L’ensemble unitedberlin, fondé dans l’année de la chute du mur, est un des groupes de musique contemporaine les plus intéressants d’Allemagne. Jusqu’alors peu connu dans l’hexagone, il a à son actif de nombreuses collaborations avec Wolfgang Rihm, György Kurtág, Toshio Hosokawa et d’autres compositeurs de renommée internationale. Un partenariat franco-allemand le lie désormais à l’ensemble Musicatreize de Marseille. À géométrie variable, il alterne entre projets de grande envergure et cadres plus intimes.
Actuellement en résidence au Konzerthaus Berlin, une des plus grandes salles de spectacles de la capitale allemande, l’ensemble propose une série de concerts intitulée Le Rêve de la résistance (Der Traum vom Widerstand), dont le volet final, présenté le 1er novembre dernier, est la représentation scénique d’une ambitieuse pièce radiophonique du compositeur Lutz Glandien (1954-), qui a des affinités manifestes avec la France. Ancien élève de Georg Katzer (1935-2019), qui était un des compositeurs les plus influents de la RDA et aussi dans l’Allemagne réunie, Glandien a une réputation d’artiste transgresseur. Une multitude d’œuvres interdisciplinaires mêlant danse, théâtre, musique électronique et vidéo en témoignent.

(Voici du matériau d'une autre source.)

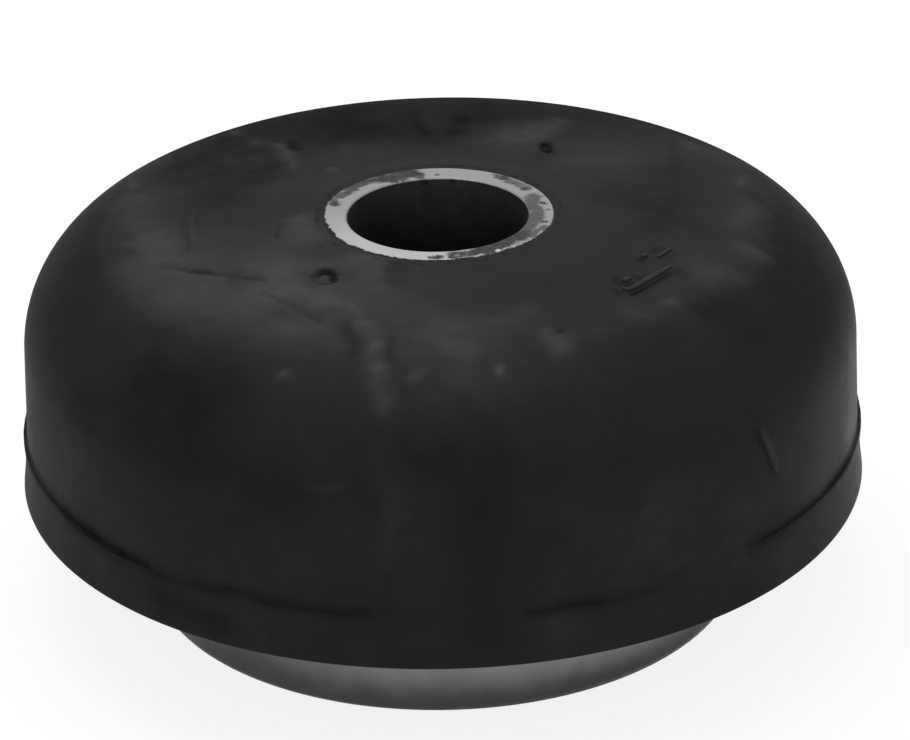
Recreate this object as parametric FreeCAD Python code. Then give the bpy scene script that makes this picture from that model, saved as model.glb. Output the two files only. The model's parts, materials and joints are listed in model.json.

La Dernière Nuit – Le Rêve de la résistance ne déroge pas à la règle. Le livret crée un récit imaginaire composé de fragments de textes venant de la littérature de la résistance. Nous y rencontrons Dietrich Bonhoeffer, du côté allemand, Edith Thomas, Madeleine Riffaud mais aussi Camus et Eluard représentant la France, ainsi que le poète tchèque Jan Skácel. Des auteurs communément associés avec ce moment de l’histoire européenne, tels que Jean Moulin ou encore Louis Aragon, n’y figurent cependant pas. Le résultat est une sorte de « texte-fleuve » qui évoque les peurs et espoirs des combattants, l’emprisonnement, la lutte pour la liberté, allant de passages poétiques aux images plus crues qui posent une question centrale : « Que ferais-tu si c’était la dernière nuit de ta vie ? » Au vu de notre époque actuelle, ces préoccupations redeviennent virulentes.
L’œuvre pour ensemble, dispositif électronique, récitant, soprano et vidéo est la version plus ramassée d’une pièce chorégraphique intitulée ResisTanz, d’abord créée sous forme de film pendant le confinement, puis en public quelques mois plus tard. Si la musique est principalement d’inspiration consonante, voire modale, les idées se stratifient, se répandent, formant des structures plus complexes et chargées. À l’image des éléments du texte, l’équilibre entre écriture instrumentale et électronique et sans cesse renégocié. Par moments, le son est comme absorbé dans le timbre brut des percussions et des collages sonores partant de bruits anxiogènes : un cliquetis de clés, le claquement sec d’une porte, des pas qui s’approchent. L’idée de « catalogue », de cheminement hybride, n’est pas sans faire penser à des œuvres telle que Laborintus II de Luciano Berio – autre réflexion sur la mort et le temps. La vidéo contribue à cette sensation claustrophobe, mais également au soulagement lorsque l’esprit des incarcérés s’envole vers des régions inatteignables pour leurs ennemis.
Sous la direction précise et discrète d’Erich Wagner, la partition dévoile tous ces aspects imbriqués les uns dans les autres. La voix de Johanna Kaldewei, soprano suave, ne bascule jamais dans l’hystérie et flotte tel Le Chant des partisans – cité – au-dessus des tribulations de l’orchestre. La comédienne Sabine Falkenberg récite le texte, tantôt seul, tantôt superposé au chant, en français et allemand, tout en gardant une attitude de dignité et de simplicité qui, au même titre que les lignes vocales, s’oppose aux éclats émotionnels des instruments.
Le public réserve un accueil chaleureux à ce Rêve, ce qui trahit peut-être un certain besoin de fraternité et de courage dans ces temps inquiétants.